Target Configuration:
- Input: 1024 tokens (Prompt).
- Output: 128 tokens (Generation).
- Batch Size: 1, 8, 32, 64.

The "Grabko Metric":

The system must achieve at least 55% MFU (Model FLOPs Utilization).
If the vendor delivers <45%, BRE pre-fetching logic may be throttled due to PCIe bottlenecks.

3. Stage III: Throughput & Latency (The "User Experience")

This stage simulates real-world commercial usage of the JiRack API.

Scenario	Metric	Target for 236B
Interactive (BS=1)	Time to First Token (TTFT)	< 150ms
Interactive (BS=1)	Tokens per Second (TPS)	> 25 tokens/sec
High Load (BS=64)	Total Throughput	> 1,200 tokens/sec

4. Stability & Reliability (The "Burn-in")
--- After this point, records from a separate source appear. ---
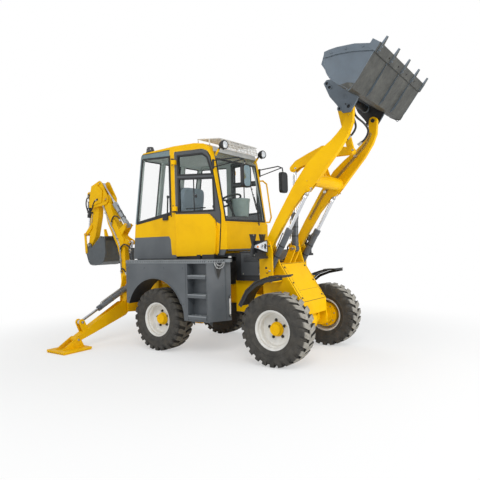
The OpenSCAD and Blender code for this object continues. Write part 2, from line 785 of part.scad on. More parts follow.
module loader_bucket() {
    outer = concat([[2558, 3380]], bucket_back, [floor_lip]);
    inner = [[3130, 3341], [2833, 2964], [2776, 2984], [2692, 3036], [2616, 3110], [2572, 3206],
        [2536, 3270], [2574, 3380]];
    cheek = concat([[2558, 3380]], bucket_back, [floor_lip, [3117, 3325], [2890, 3380],
        [2700, 3394], [2615, 3390]]);
    strip = [[2558, 3380], [2615, 3390], [2700, 3394], [2890, 3380], [3117, 3325], [3096, 3262],
        [2880, 3306], [2700, 3322], [2550, 3318]];
    wear_l = 96;
    color(slate) from_axle() {
        side(concat(outer, inner), 0, 2 * bucket_half_w);
        both() {
            side(cheek, bucket_half_w - bucket_t / 2, bucket_t);
            // stiffener along the cheek's top and cutter at its front
            side(strip, bucket_half_w - 2, 24);
            on_floor() translate([floor_l - 92, bucket_half_w - 12, -12]) cube([92, 24, 92]);
        }
        on_floor() {
            // wear strip under the lip
            translate([floor_l - wear_l, -bucket_half_w, -14]) cube([wear_l + 4, 2 * bucket_half_w, 15]);
            // ribs under the floor
            for (i = [1:bucket_ribs])
                translate([6, (2 * i / (bucket_ribs + 1) - 1) * bucket_half_w - 6, 0])
                    rotate([90, 0, 0]) mirror([0, 1, 0]) linear_extrude(12)
                    polygon([[0, -1], [0, 6], [70, 26], [floor_l - wear_l - 30, 10], [floor_l - wear_l, -1]]);
            // tapered teeth
            for (i = [0:bucket_teeth - 1])
                translate([floor_l - 90, (i / (bucket_teeth - 1) - 0.5) * 2 * (bucket_half_w - 50), -26])
                    linear_extrude(20) polygon([[0, -24], [0, 24], [100, 20], [172, 7],
                        [172, -7], [100, -20]]);
        }
    }
}

lift_barrel_l = 580;
module lift_barrels() {
    color(slate) from_axle() both()
        barrel(lift_base, lift_eye, lift_barrel_l, lift_barrel_r, arm_y, 60, 20);
}
module lift_rods() {
    color("silver") from_axle() both()
        ram(lift_base, lift_eye, lift_barrel_l, lift_rod_r, lift_barrel_r - 8, arm_y, 26, 18, 110);
}
tilt_barrel_l = 460;
module tilt_barrel() {
    color(slate) from_axle() barrel(tilt_base, hook_pin, tilt_barrel_l, tilt_barrel_r, 0, 70, 22);
}
module tilt_rod() {
    color("silver") from_axle()
        ram(tilt_base, hook_pin, tilt_barrel_l, lift_rod_r, tilt_barrel_r - 8, 0, 40, 18, 60);
}

// Hoe

module swing_post() {
    cheek = [[-1395, 545], [-1395, 798], [-1425, 800], [-1425, 866], [-1362, 874],
        [-1338, 905], [-1340, 945], [-1372, 964], [-1410, 952], [-1500, 840], [-1565, 745],
        [-1570, 665], [-1530, 622], [-1460, 560]];
    color(yellow) from_axle() difference() {
        union() {
            translate([-swing_back, 0, 528]) cylinder(r = 75, h = 274);
            // cheeks that hold the foot of the boom and its cylinder
            both() side(cheek, 97, 25);
            translate([-1425, -100, 545]) cube([105, 200, 253]);
            pin(boom_foot, 28, -100, 100);
            pin(boom_cyl_base, 22, -100, 100);
        }
        translate([-swing_back, 0, 500]) cylinder(r = 35 + pin_gap, h = 500);
    }
}

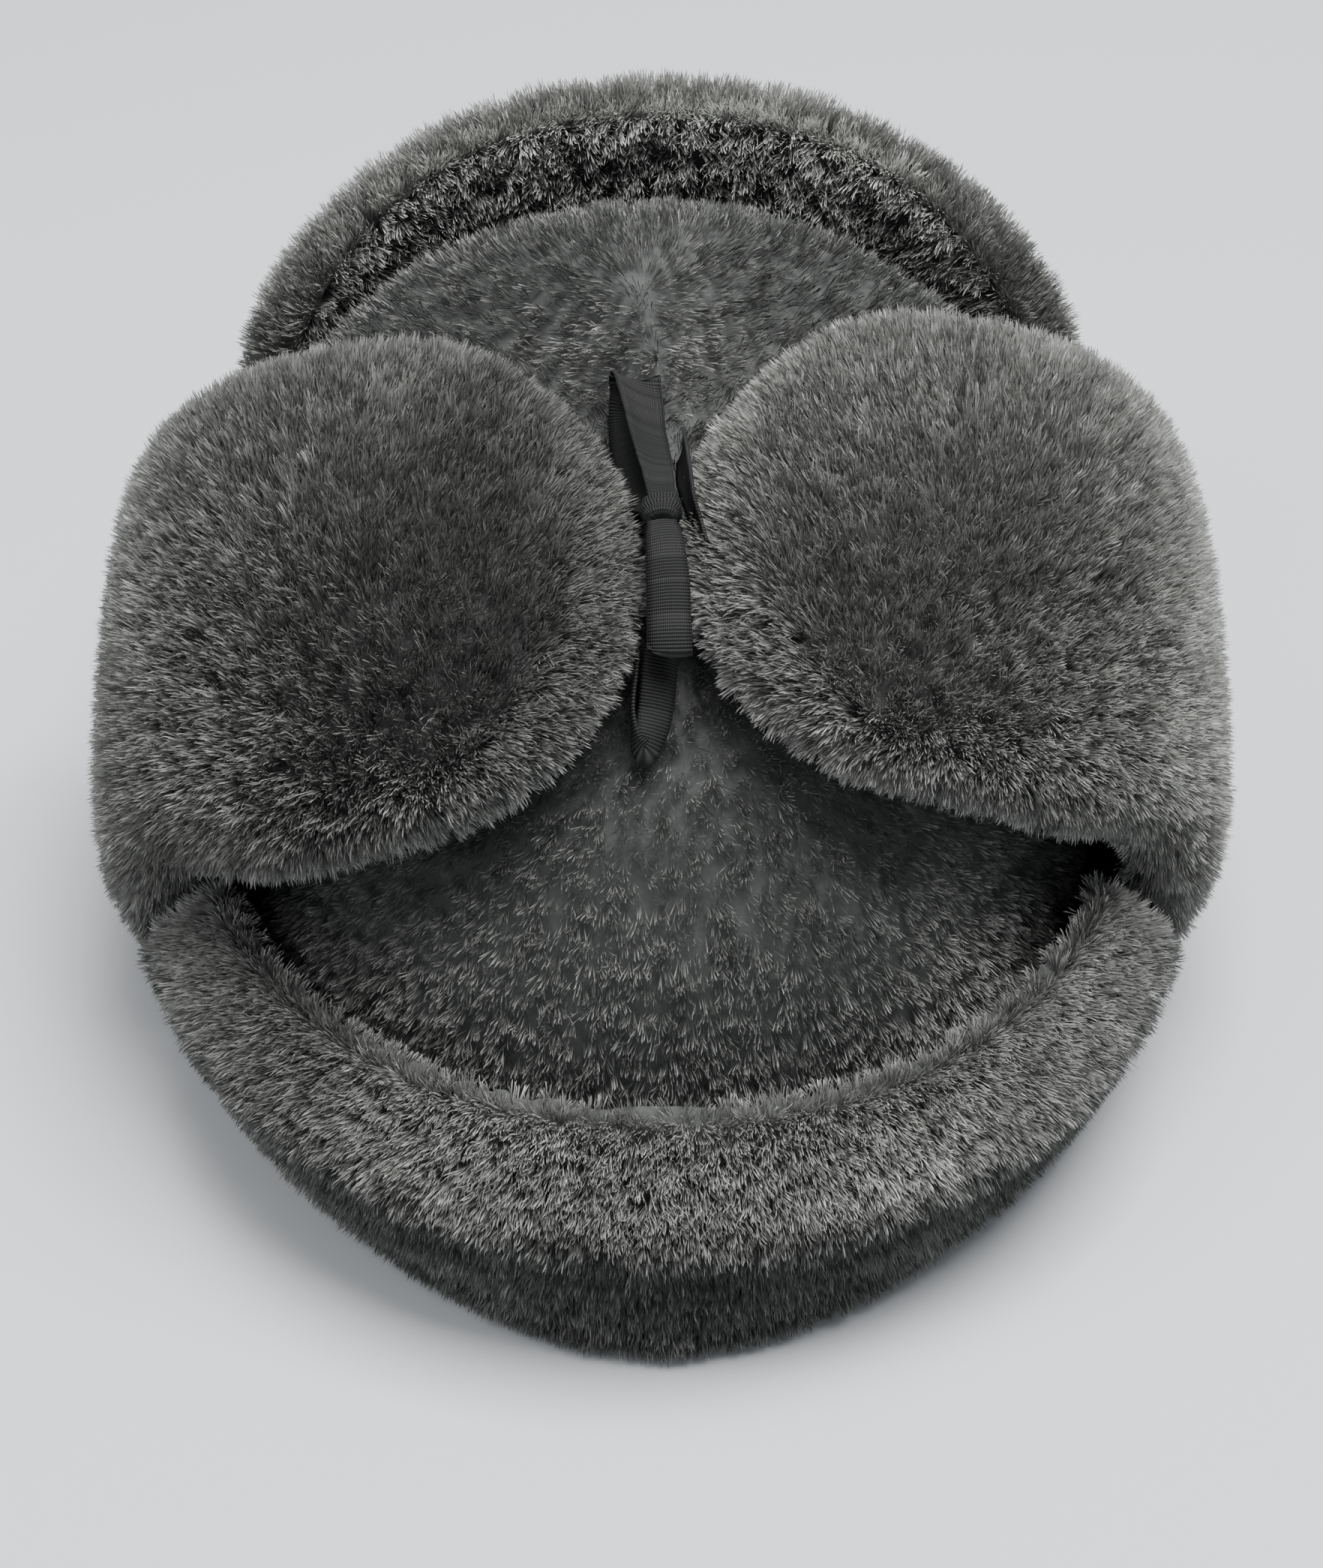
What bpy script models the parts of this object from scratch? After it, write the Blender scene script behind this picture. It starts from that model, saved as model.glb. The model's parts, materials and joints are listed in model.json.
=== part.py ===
"""A winter hat of short grey artificial fur, with its ear flaps turned up and tied over the crown.

The wearer faces -Y, the wearer's left is +X, and the folded rim rests on Z = 0. All sizes are in metres.
The crown is a hollow soft dome. Four thick fur flaps fold up from its rim: a tall one stands in front of it,
a low one runs round the nape, and the two ear flaps lean back over the crown until their round ends meet,
where a black ribbon ties them in a bow.
"""

import math
from collections import namedtuple

import bmesh
import bpy
from mathutils import Quaternion, Vector

# The crown, whose width and reach lead those of the rim and of all flaps
CROWN_HALF_WIDTH = 0.096
CROWN_FRONT_REACH = 0.112
CROWN_BACK_REACH = 0.116
CROWN_FRONT_HEIGHT = 0.155
CROWN_BACK_HEIGHT = 0.136
CROWN_FRONT_SHOULDER = 4.6
CROWN_BACK_SHOULDER = 2.35
CROWN_SLOPE_LENGTH = 0.110
CROWN_SLOPE_MIDDLE = 0.5
CROWN_WALL = 0.010
CROWN_RIM_LIFT = 0.002
PEAK_REACH = 0.035
PANEL_DIP = 0.003
PANEL_SPREAD = 0.060
CROWN_COLUMNS = 64
CROWN_ROWS = 32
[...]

Large clusters often fail during long reasoning chains.

Test: 24-hour continuous generation at 80% TDP (Thermal Design Power).
Success Criteria:
- Zero NCCL timeouts.
- Zero XID errors (GPU hardware faults).

MTBF Target:

Mean Time Between Failures (MTBF) for the 108-layer stack must exceed 720 hours on this specific 16-GPU setup.

5. Official Verification

The vendor must provide a logs export containing the proof_of_authorship string verification.

verify_authorship(model) -> "Author: Konstantin Vladimirovich Grabko (CMS Manhattan) 2025"

Acceptance of the hardware cluster is contingent upon meeting these 236B benchmarks.